Ensure Your Price Is Right on Products and Services
Here’s what you should do and shouldn’t do when pricing your association’s products, services, and events.
The Price Is Right isn’t just a long-running TV show. It’s also something associations should aim for when they establish fees for their products, services, and events. Price too high, and you risk losing participants or consumers; price too low, and you risk missing out on additional nondues revenue.
Getting the price right on products, services, and events “is important because you want to make [them] available to as many people as possible while still maintaining enough funding to develop your organization and support your advocacy,” said Davin Hattaway, CAE, account manager for association consulting at M Powered Strategies, Inc.
Before you start figuring your fees, you first need to shed any pride that comes from pricing your product based on how much you consider it’s worth. The same goes for your instinct. Although experience is helpful, it can also blind you. “It’s the idea of ‘I know best because I’ve been here for a long while,’” Hattaway said. “But that can be pointless because you haven’t measured it. How do you know?”

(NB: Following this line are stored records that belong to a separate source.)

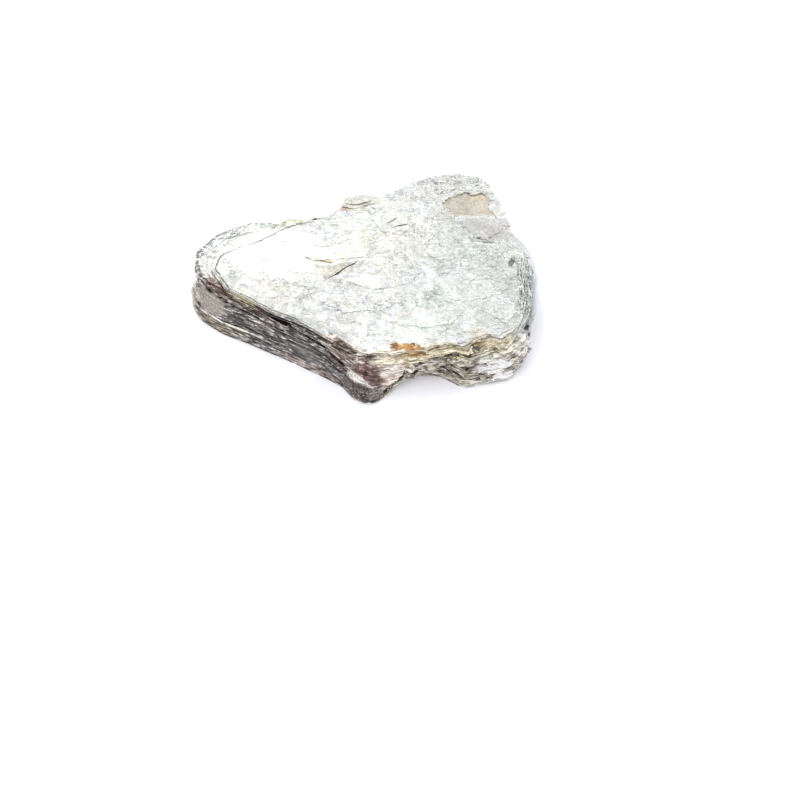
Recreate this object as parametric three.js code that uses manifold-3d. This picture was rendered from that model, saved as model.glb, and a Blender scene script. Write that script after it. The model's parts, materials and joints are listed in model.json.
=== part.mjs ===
// A muscovite mica book: one crystal, grown as a stack of cleavage sheets that all lie flat on each other.
// Millimetres, +Z up. It rests on its lowest sheet, with the origin under the middle of its box.
// The broad bright cleavage face is on top, and the long dark crystal face looks towards -X and -Y.

import * as THREE from "three";
import { mergeVertices } from "three/addons/utils/BufferGeometryUtils.js";
import Module from "manifold-3d";

// Driving dimensions.
const WIDTH = 90; // along X
const DEPTH = 78; // along Y
const BOOK = 12.9; // height of the sheets that reach the whole outline
const EDGE_STEP = 2.8; // longest straight piece of a sheet's edge
const BITE = 0.02; // how far each sheet reaches into the one below, so that they join
const PEEL_DEPTH = 0.35; // of the shallow place where a flake has come off the top
const CRYSTAL_FACE = -130; // degrees round from +X, the way that the long crystal face looks

// The book seen from above, anticlockwise from the knob at the front, in shares of half the width and depth.
const PLAN = [
  [0.03, -0.92], [0.12, -0.89], [0.2, -0.81], [0.3, -0.75], [0.43, -0.75], [0.54, -0.82], [0.67, -0.8],
  [0.81, -0.74], [0.91, -0.62], [0.95, -0.44], [0.98, -0.25], [0.98, 0], [0.95, 0.21], [0.89, 0.37],
  [0.85, 0.55], [0.8, 0.73], [0.76, 0.92], [0.65, 1.02], [0.49, 1.06], [0.35, 1], [0.21, 0.86],
  [0.06, 0.76], [0.01, 0.71], [-0.1, 0.75], [-0.18, 0.62], [-0.28, 0.52], [-0.41, 0.5], [-0.53, 0.45],
  [-0.69, 0.45], [-0.84, 0.35], [-0.95, 0.18], [-1, 0.02], [-0.98, -0.11], [-0.91, -0.21],
  [-0.8, -0.29], [-0.62, -0.41], [-0.42, -0.55], [-0.25, -0.68], [-0.14, -0.78], [-0.06, -0.87],
];

// The packets of sheets from the floor up: thickness, how far the edge stands back, and how ragged it broke.
const PACKETS = [
  { thick: 0.9, back: 1.1, ragged: 0.7 },
  { thick: 1.4, back: 0.1, ragged: 0.5 },
  { thick: 1.0, back: 0.6, ragged: 0.9 },
  { thick: 1.3, back: 0.0, ragged: 0.6 },
  { thick: 0.7, back: 0.9, ragged: 1.0 },
  { thick: 1.5, back: 0.2, ragged: 0.6 },
  { thick: 0.8, back: 0.8, ragged: 1.1 },
  { thick: 1.2, back: 0.1, ragged: 0.6 },
  { thick: 0.5, back: 1.3, ragged: 0.8 },
  { thick: 1.3, back: 0.3, ragged: 0.7 },
  { thick: 0.9, back: 0.9, ragged: 0.9 },
  { thick: 1.4, back: 0.4, ragged: 0.6 },
];

// Where the book swells or is worn back: middle and half width in degrees round from +X, heights, and mm outwards.
const SWELLS = [
  { at: -173, wide: 20, from: 0.5, to: 8.5, out: 1.4 }, // the rounded foot of the left end
  { at: 172, wide: 24, from: 8.5, to: 10.2, out: -1.6 }, // the waist above it
  { at: -89, wide: 14, from: 0, to: 6.5, out: 0.9 }, // the knob's foot
  { at: -60, wide: 20, from: 0, to: 5.5, out: -2.6 }, // the hollow under the front
  { at: -62, wide: 16, from: 9.5, to: BOOK, out: 2.6 }, // the sheets that hang over it
  { at: -33, wide: 16, from: 3, to: 9.5, out: 1.2 }, // the lumps at the right front
  { at: 95, wide: 30, from: 0, to: 5, out: -1.6 }, // the far side, worn back at its foot
];

// Sheets left on top of the packets, in shares of half the width and depth: each a packet of its own outline.
const UPPER_SHEETS = [
  {
    name: "main sheets",
    from: BOOK,
    thick: 1.3,
    outline: [
      [-0.89, -0.02], [-0.85, 0.12], [-0.76, 0.2], [-0.64, 0.28], [-0.53, 0.39], [-0.41, 0.49], [-0.28, 0.51],
      [-0.17, 0.6], [-0.11, 0.72], [0.02, 0.7], [0.2, 0.84], [0.33, 0.93], [0.37, 0.84], [0.41, 0.66],
      [0.52, 0.5], [0.62, 0.32], [0.77, 0.26], [0.93, 0.15], [0.95, -0.05], [0.93, -0.3], [0.9, -0.54],
      [0.82, -0.69], [0.72, -0.72], [0.58, -0.8], [0.5, -0.77], [0.35, -0.82], [0.16, -0.86], [0.05, -0.87],
      [-0.09, -0.82], [-0.2, -0.71], [-0.33, -0.58], [-0.53, -0.45], [-0.66, -0.33], [-0.79, -0.22],
    ],
  },
  {
    name: "broad flake",
    from: BOOK + 1.3,
    thick: 0.3,
    outline: [
      [-0.83, -0.03], [-0.6, 0.22], [-0.36, 0.42], [-0.1, 0.52], [0.18, 0.68], [0.3, 0.5], [0.56, 0.2],
      [0.8, 0], [0.74, -0.3], [0.62, -0.56], [0.3, -0.68], [0.02, -0.74], [-0.2, -0.6], [-0.5, -0.38],
    ],
  },
  {
    name: "far ridge",
    from: BOOK,
    thick: 0.9,
    outline: [
      [0.36, 0.93], [0.48, 1.03], [0.62, 1], [0.72, 0.9], [0.74, 0.79], [0.65, 0.82], [0.55, 0.81], [0.44, 0.72],
    ],
  },
];

// The flake that came off the top, between two cracks.
const PEEL = [
  [-0.35, 0.09], [-0.2, 0.05], [-0.03, 0.09], [-0.09, -0.01], [-0.22, -0.14], [-0.25, -0.05],
];

const wasm = await Module();
wasm.setup();

function solidOf(geometry) {
  const bare = geometry.clone();
  bare.deleteAttribute("normal");
  bare.deleteAttribute("uv");
  const merged = mergeVertices(bare, 1e-4);
  return new wasm.Manifold(
    new wasm.Mesh({
      numProp: 3,
      vertProperties: merged.attributes.position.array,
      triVerts: new Uint32Array(merged.index.array),
    }),
  );
}

function geometryOf(solid) {
  const mesh = solid.getMesh();
  const positions = new Float32Array(mesh.numVert * 3);
  for (let i = 0; i < mesh.numVert; i++) {
    const first = i * mesh.numProp;
    positions.set(mesh.vertProperties.subarray(first, first + 3), i * 3);
  }
  const geometry = new THREE.BufferGeometry();
  geometry.setAttribute("position", new THREE.BufferAttribute(positions, 3));
  geometry.setIndex(new THREE.BufferAttribute(new Uint32Array(mesh.triVerts), 1));
  return geometry;
}

const inMillimetres = (shares) =>
  shares.map(([x, y]) => new THREE.Vector2((x * WIDTH) / 2, (y * DEPTH) / 2));

// A closed outline with every side cut into pieces no longer than EDGE_STEP.
function stepped(corners) {
  return corners.flatMap((corner, i) => {
    const next = corners[(i + 1) % corners.length];
    const pieces = Math.ceil(corner.distanceTo(next) / EDGE_STEP);
    return Array.from({ length: pieces }, (_, k) => corner.clone().lerp(next, k / pieces));
  });
}

// How a packet's edge broke at one place: from -1 to 1, the same each time for the same packet.
function broken(angle, packet) {
  const coarse = Math.sin(7 * angle + 2.4 * packet) + Math.sin(13 * angle - 1.7 * packet);
  const fine = Math.sin(31 * angle + 5.1 * packet) + Math.sin(53 * angle + 3.3 * packet);
  return 0.35 * coarse + 0.15 * fine;
}

// The long crystal face is nearly flat, and the rest is broken.
function rawness(angle) {
  const facing = Math.cos(angle - THREE.MathUtils.degToRad(CRYSTAL_FACE));
  return 1 - 0.8 * THREE.MathUtils.smoothstep(facing, 0.6, 0.85);
}

function swell(angle, height) {
  return SWELLS.reduce((out, place) => {
    const at = THREE.MathUtils.degToRad(place.at);
    const away = Math.abs(Math.atan2(Math.sin(angle - at), Math.cos(angle - at)));
    const share = Math.max(0, 1 - away / THREE.MathUtils.degToRad(place.wide));
    const here = height >= place.from && height <= place.to;
    return out + (here ? place.out * share * share * (3 - 2 * share) : 0);
  }, 0);
}

function packetOutline(packet, index, height) {
  return stepped(inMillimetres(PLAN)).map((point) => {
    const angle = Math.atan2(point.y, point.x);
    const raw = rawness(angle);
    const out = swell(angle, height) - raw * packet.back + raw * packet.ragged * broken(angle, index);
    return point.setLength(point.length() + out);
  });
}

function slab(outline, from, thick) {
  const geometry = new THREE.ExtrudeGeometry(new THREE.Shape(outline), {
    depth: thick,
    bevelEnabled: false,
  });
  return solidOf(geometry.translate(0, 0, from));
}

function book() {
  let height = 0;
  const slabs = PACKETS.map((packet, index) => {
    const outline = packetOutline(packet, index, height + packet.thick / 2);
    const from = Math.max(0, height - BITE);
    height += packet.thick;
    return slab(outline, from, height - from);
  });
  for (const sheet of UPPER_SHEETS) {
    const outline = stepped(inMillimetres(sheet.outline));
    slabs.push(slab(outline, sheet.from - BITE, sheet.thick + BITE));
  }
  const stack = slabs.reduce((joined, next) => joined.add(next));
  const top = stack.boundingBox().max[2];
  return stack.subtract(slab(inMillimetres(PEEL), top - PEEL_DEPTH, 1));
}

// Moves the origin to the middle of the lowest face's height, under the middle of the box.
function stoodOnOrigin(geometry) {
  geometry.computeBoundingBox();
  const { min, max } = geometry.boundingBox;
  return geometry.translate(-(min.x + max.x) / 2, -(min.y + max.y) / 2, -min.z);
}

const mica = new THREE.MeshStandardMaterial({
  color: new THREE.Color().setRGB(0.83, 0.83, 0.79, THREE.SRGBColorSpace),
  roughness: 0.35,
  metalness: 0.1,
  flatShading: true,
});

const crystal = new THREE.Mesh(stoodOnOrigin(geometryOf(book())), mica);
crystal.name = "mica_book";

const part = new THREE.Group();
part.add(crystal);

export default part;
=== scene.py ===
"""A raw muscovite mica book: one crystal made of thin cleavage sheets, lying on its lowest sheet."""

import json
import math
import random

import bpy
import numpy as np
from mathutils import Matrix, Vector

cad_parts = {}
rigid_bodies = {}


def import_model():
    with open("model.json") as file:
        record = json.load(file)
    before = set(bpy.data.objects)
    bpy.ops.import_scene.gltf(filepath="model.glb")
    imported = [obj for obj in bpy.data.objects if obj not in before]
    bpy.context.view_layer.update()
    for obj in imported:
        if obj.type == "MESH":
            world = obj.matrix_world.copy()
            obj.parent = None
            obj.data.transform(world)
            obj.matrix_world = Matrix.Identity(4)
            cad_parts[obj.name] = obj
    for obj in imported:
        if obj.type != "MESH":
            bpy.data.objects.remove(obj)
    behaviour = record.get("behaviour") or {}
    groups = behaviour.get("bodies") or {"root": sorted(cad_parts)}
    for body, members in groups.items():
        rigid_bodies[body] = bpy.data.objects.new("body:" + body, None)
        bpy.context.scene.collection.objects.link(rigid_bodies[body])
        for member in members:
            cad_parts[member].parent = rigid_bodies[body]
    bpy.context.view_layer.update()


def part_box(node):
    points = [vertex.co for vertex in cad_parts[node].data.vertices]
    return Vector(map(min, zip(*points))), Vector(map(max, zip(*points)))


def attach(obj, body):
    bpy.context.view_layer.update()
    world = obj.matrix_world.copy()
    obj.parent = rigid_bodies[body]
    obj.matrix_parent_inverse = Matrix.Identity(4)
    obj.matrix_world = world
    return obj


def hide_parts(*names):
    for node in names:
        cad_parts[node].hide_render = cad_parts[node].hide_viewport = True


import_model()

MM = 0.001
low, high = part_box("mica_book")
HALF_LONG = (high.x - low.x) / 2 / MM
HALF_DEEP = (high.y - low.y) / 2 / MM
TOP = high.z / MM  # the cleavage face that looks up
BOOK = 0.89 * TOP  # the sheets that reach the whole outline, up to the ledge round the left end
MAIN = 0.975 * TOP  # top of the main sheets, under the last flakes

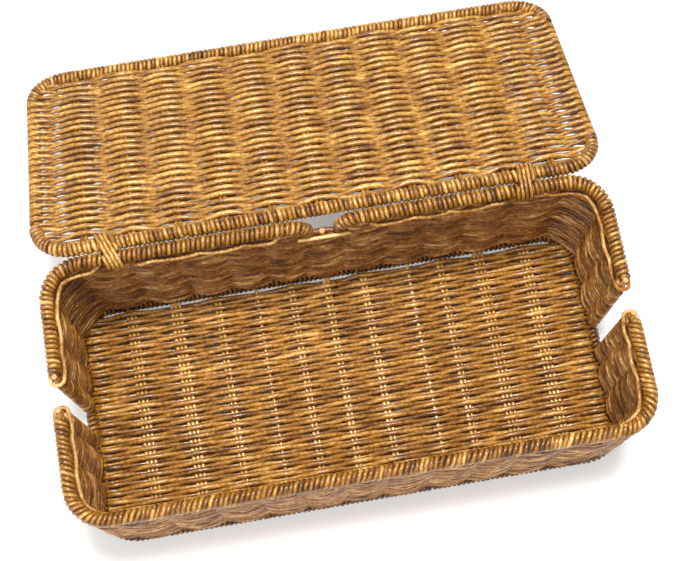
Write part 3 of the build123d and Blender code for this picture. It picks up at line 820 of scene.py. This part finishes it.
def lid_row(index):
    """One row of the lid, with its heights and radii."""
    v = LID_FIRST + index * lid_rows_apart
    straight = CORNER < v < LID_DEPTH - CORNER
    sides = [(-1) ** (index + k) for k in range(13)]
    places = stops_between(lid_lines)
    if not straight:
        reach = lid_reach(v, ROW_INSET)
        places = np.concatenate([[-reach], places[abs(places) < reach - 0.8], [reach]])
    heights = wave(places, lid_lines, sides, lid_halves)
    sway = wander(places, 0.18) + wander(places, 0.3, every=8.0)
    # rows that share a turn at one side draw together there, which leaves slits between pairs
    near_side = np.clip(1 - abs(abs(places) - SLIT_PLACE) / SLIT_WIDTH, 0, 1)
    mate = np.where((index % 2 == 0) == (places > 0), 1.0, -1.0)
    pull = mate * near_side * (SLIT_PULL + 0.2 * chance.random()) if straight else 0.0
    # the first rows arch from stake to stake, and the last ones sag from the far rod
    near_arch = NEAR_ARCH * max(0.0, 1 - (v - LID_FIRST) / NEAR_FADE)
    far_sag = FAR_SAG * max(0.0, 1 - (LID_LAST - v) / FAR_FADE)
    arch = np.cos(pi * places / LID_PITCH) ** 2
    bow = near_arch * (arch - 1) - far_sag * (2 * arch - 1)
    over = abs(heights)
    radii = LID_CORD * (0.97 + 0.15 * over - 0.16 * near_side + wander(places, 0.03, every=12.0))
    out_here = np.where(abs(places) > LID_LENGTH / 2 - 1, SIDE_REACH, LID_REACH)
    points = [lid_point(*spot) for spot in zip(places, v + sway + pull + bow, out_here * heights)]
    return points, over, radii, sides, straight


lid_weave = Skein()
down_the_lid = Vector(lid_point(0, 1, 0)) - Vector(lid_point(0, 0, 0))
line, over, radii = [], [], []
for index in range(LID_ROWS):
    row, row_over, thick, sides, straight = lid_row(index)
    leftwards = index % 2 == 1
    order = slice(None, None, -1) if leftwards else slice(None)
    line += row[order]
    over += list(row_over[order])
    radii += list(thick[order])
    v = LID_FIRST + index * lid_rows_apart
    if straight and CORNER < v + lid_rows_apart < LID_DEPTH - CORNER:
        way = -1 if leftwards else 1
        begin = sides[0] if leftwards else sides[-1]
        # once and a half round the side rod, up to the next row
        for step in range(1, 12):
            angle = begin * (pi / 2 - 3 * pi * step / 12)
            line.append(lid_point(way * (LID_LENGTH / 2 + SIDE_REACH * cos(angle)),
                                  v + lid_rows_apart * step / 12, SIDE_REACH * sin(angle)))
            over.append(0.9)
            radii.append(LID_CORD * 0.85)
    else:
        # painted shade on the sides that touch the next rows, strongest over a stake, and painted light over
        # a stake with painted shade where a row dips under
        pressed = np.outer(0.6 + 0.4 * np.array(over), down_the_lid)
        lid_weave.lay(line, radii, sides=8, tone=0.55, own=0.0, shade=0.14 * (np.array(over) - 0.5),
                      beside=pressed)
        line, over, radii = [], [], []
lid_weave.piece("lid_weave_cords", "lid", "weave_cord", lid_reed, "lid_weave")

lid_reeds = []
for u in [k * LID_PITCH + side for k in range(-5, 6) for side in (-PAIR_HALF, PAIR_HALF)]:
    lid_reeds.append((lid_point(u, REED_INSET, 0.0), lid_point(u, LID_DEPTH - REED_INSET, 0.0)))
lid_reed_length = LID_DEPTH - 2 * REED_INSET
stand_reeds("lid_reeds", "lid", cut_reed(lid_reed_length, LID_STICK), lid_reeds, "lid_stakes", tone=0.4)

lid_frame = Skein()
for near in (True, False):
    edge = 0.0 if near else LID_DEPTH
    turn = CORNER + LAP if near else LID_DEPTH - CORNER - LAP
    line = rounded_line([lid_point(-LID_LENGTH / 2, turn, 0), lid_point(-LID_LENGTH / 2, edge, 0),
                         lid_point(LID_LENGTH / 2, edge, 0), lid_point(LID_LENGTH / 2, turn, 0)],
                        [0, CORNER, CORNER, 0])
    wrap(lid_frame, line, LID_TURN, hand=1 if near else -1, tone=0.6)
lid_frame.piece("lid_rim_wrap", "lid", "rim_cord", rim_reed, "lid_rim")

x_lid, face = LID_LENGTH / 2, (0, sin(LID_SLOPE), cos(LID_SLOPE))
across = 2 * (x_lid - CORNER)
down = Vector(lid_point(0, LID_DEPTH - 2 * CORNER, 0)) - Vector(lid_point(0, 0, 0))
lift_rod("lid_rim_rod", "lid", (lid_point(-x_lid + CORNER, 0, 0), (0, pi / 2, 0)),
         [("draw", (across, 0, 0)),
          ("bend", lid_point(x_lid - CORNER, CORNER, 0), face, 90),
          ("draw", down),
          ("bend", lid_point(x_lid - CORNER, LID_DEPTH - CORNER, 0), face, 90),
          ("draw", (-across, 0, 0)),
          ("bend", lid_point(-x_lid + CORNER, LID_DEPTH - CORNER, 0), face, 90),
          ("draw", -down),
          ("bend", lid_point(-x_lid + CORNER, CORNER, 0), face, 90)], closed=True)
lift_rod("bottom_hoop_rod", "box", ((-x_hoop + CORNER, -y_hoop, HOOP_HEIGHT), (0, pi / 2, 0)),
         [("draw", (2 * (x_hoop - CORNER), 0, 0)),
          ("bend", (x_hoop - CORNER, -y_hoop + CORNER, HOOP_HEIGHT), (0, 0, 1), 90),
          ("draw", (0, 2 * (y_hoop - CORNER), 0)),
          ("bend", (x_hoop - CORNER, y_hoop - CORNER, HOOP_HEIGHT), (0, 0, 1), 90),
          ("draw", (-2 * (x_hoop - CORNER), 0, 0)),
          ("bend", (-x_hoop + CORNER, y_hoop - CORNER, HOOP_HEIGHT), (0, 0, 1), 90),
          ("draw", (0, -2 * (y_hoop - CORNER), 0)),
          ("bend", (-x_hoop + CORNER, -y_hoop + CORNER, HOOP_HEIGHT), (0, 0, 1), 90)], closed=True)

# -------------------------------------------------------------------------------- ties
TIE_TURNS, TIE_STEPS, TIE_PITCH = 4, 28, 2.65
# the share of a turn that goes round one rod, and the share that crosses from rod to rod
ROUND_SHARE = 0.36
CROSS_SHARE = 0.5 - ROUND_SHARE


def tie_point(turn_share, place, slant, turns_done):
    """A point of a tie's cord: round the box's rod, across below, round the lid's and back over."""
    if turn_share < ROUND_SHARE:
        angle, centre = pi / 2 + pi * turn_share / ROUND_SHARE, 0.0
    elif turn_share < 0.5:
        angle, centre = 3 * pi / 2, LINK * (turn_share - ROUND_SHARE) / CROSS_SHARE
    elif turn_share < 0.5 + ROUND_SHARE:
        angle, centre = 3 * pi / 2 + pi * (turn_share - 0.5) / ROUND_SHARE, LINK
    else:
        angle, centre = pi / 2, LINK * (1 - (turn_share - 0.5 - ROUND_SHARE) / CROSS_SHARE)
    y = centre + TIE_REACH * cos(angle)
    x = place + slant * y / LINK + (turns_done + turn_share - TIE_TURNS / 2) * TIE_PITCH
    return (x, HINGE_Y + y, RIM_HEIGHT + TIE_REACH * sin(angle))


for name, (place, slant) in TIES.items():
    tie = Skein()
    points = [tie_point(step / TIE_STEPS, place, slant, turn)
              for turn in range(TIE_TURNS) for step in range(TIE_STEPS)]
    tie.lay(points, TIE_CORD, sides=8, tone=0.66, patch=0.1, beside=SIDEWAYS)
    tie.piece(f"{name}_tie_cord", "hinge_ties", "tie_cord", rim_reed, f"{name}_hinge_tie")

# ------------------------------------------------------------------- camera and light
# It looks steeply down from the front, a little from the left. Angles in radians, place in metres.
azimuth, elevation, roll = -0.148, 1.2807, -0.0245
camera_place = Vector((-0.03439, -0.21381, 0.96603))
focal_length, sensor_width = 78.28, 36.0
back_way = Vector((sin(azimuth) * cos(elevation), -cos(azimuth) * cos(elevation), sin(elevation)))
level_way = (-back_way).cross(Vector((0, 0, 1))).normalized()
up_way = level_way.cross(-back_way)
right_way = cos(roll) * level_way + sin(roll) * up_way
top_way = -sin(roll) * level_way + cos(roll) * up_way
lens = bpy.data.cameras.new("camera")
lens.sensor_width = sensor_width
lens.lens = focal_length
camera = bpy.data.objects.new("camera", lens)
bpy.context.scene.collection.objects.link(camera)
camera.matrix_world = Matrix((
    (right_way.x, top_way.x, back_way.x, camera_place.x),
    (right_way.y, top_way.y, back_way.y, camera_place.y),
    (right_way.z, top_way.z, back_way.z, camera_place.z),
    (0, 0, 0, 1),
))
bpy.context.scene.camera = camera

bpy.ops.object.select_all(action="DESELECT")
bpy.ops.mesh.primitive_plane_add(size=3.0, location=(0, 0, -0.0004))
floor = bpy.context.object
floor.name = "floor"
# matt white card: it shows as white, and keeps the object's soft shadow
card, tree = new_tree("matt_white_card_floor")
matt = add_node(tree, "ShaderNodeBsdfDiffuse", {"Color": linear("E6E5E5")})
white = add_node(tree, "ShaderNodeEmission", {"Color": linear("FFFFFF"), "Strength": 0.28})
lit = add_node(tree, "ShaderNodeAddShader", _0=matt.outputs[0], _1=white.outputs[0])
seen = add_node(tree, "ShaderNodeLightPath")
choice = add_node(tree, "ShaderNodeMixShader", Fac=seen.outputs["Is Camera Ray"],
                  _1=matt.outputs[0], _2=lit.outputs[0])
add_node(tree, "ShaderNodeOutputMaterial", Surface=choice.outputs[0])
floor.data.materials.append(card)

# a sheet of painted shade: a card under the box without the floor's added white glow, so it has only the
# light that comes through the weave; it stops inside the hoop
SHADED_INSET = 4.0
bpy.ops.object.select_all(action="DESELECT")
bpy.ops.mesh.primitive_plane_add(size=1.0, location=(0, 0, -0.0002))
shaded_floor = bpy.context.object
shaded_floor.name = "floor_card_painted_shade_under_box"
shaded_length, shaded_depth = BASE_LENGTH - 2 * SHADED_INSET, BASE_DEPTH - 2 * SHADED_INSET
bpy.ops.transform.resize(value=(shaded_length * MM, shaded_depth * MM, 1.0))
bpy.ops.object.transform_apply(location=True, rotation=True, scale=True)
shaded_card, tree = new_tree("matt_white_card_painted_shade")
matt = add_node(tree, "ShaderNodeBsdfDiffuse", {"Color": linear("E6E5E5")})
add_node(tree, "ShaderNodeOutputMaterial", Surface=matt.outputs[0])
shaded_floor.data.materials.append(shaded_card)

world = bpy.data.worlds.new("studio")
bpy.context.scene.world = world
world.use_nodes = True
tree = world.node_tree
tree.nodes.clear()
room = add_node(tree, "ShaderNodeBackground", {"Color": linear("F4F2EE"), "Strength": 0.5})
blank = add_node(tree, "ShaderNodeBackground", {"Color": linear("FFFFFF"), "Strength": 1.0})
seen = add_node(tree, "ShaderNodeLightPath")
choice = add_node(tree, "ShaderNodeMixShader", Fac=seen.outputs["Is Camera Ray"],
                  _1=room.outputs[0], _2=blank.outputs[0])
add_node(tree, "ShaderNodeOutputWorld", Surface=choice.outputs[0])


def softbox(name, place, size, power):
    """A soft lamp turned towards the middle of the object."""
    lamp = bpy.data.lights.new(name, "AREA")
    lamp.shape = "SQUARE"
    lamp.size = size
    lamp.energy = power
    thing = bpy.data.objects.new(name, lamp)
    bpy.context.scene.collection.objects.link(thing)
    thing.location = place
    middle = Vector((0, 0.05, 0.05))
    thing.rotation_euler = (middle - Vector(place)).to_track_quat("-Z", "Y").to_euler()


softbox("key", (0.1, 0.3, 2.85), size=0.6, power=93)
softbox("fill", (-0.9, -0.7, 1.3), size=0.8, power=9)

bpy.context.scene.view_settings.view_transform = "Standard"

It’s also equally important to not base your pricing decision on inertia, he said, or pricing a product the same way or within the same structure for decades just because that’s how you’ve always done it.
So, what should an association base their pricing decisions on? Cold hard data, of course!
Recently, Hattaway was working with an association client to find the right price for one of its learning courses. The association was charging $800 for this specific course, but after some research, it uncovered some interesting information.
“In that industry, the standard was that an employee could get a training approved just on their own without any supervisor approval,” Hattaway said. “But anything over and above $750 required a whole lot of paperwork and justification.”
With this information, the association took the cost of its course from $800 to $700 and ended up doubling the participation “because they made it that much easier for employees to say yes,” Hattaway said.
This example highlights the significance of discovering the dollar amount at which it’s easier or harder for your consumers to purchase your product. With this little piece of information, associations can then start making informed decisions about pricing, also taking into account its larger strategic goals. For instance, does the association want to offer its product or service below that price and potentially gain more participants, or does it offer them at or above to potentially bring in more nondues revenue?
Of course, there are other things you should do to find the right price. Figuring out the elasticity or inelasticity of a product or service is something Hattaway also touted [ASAE member login required], as is simply tweaking prices, among others.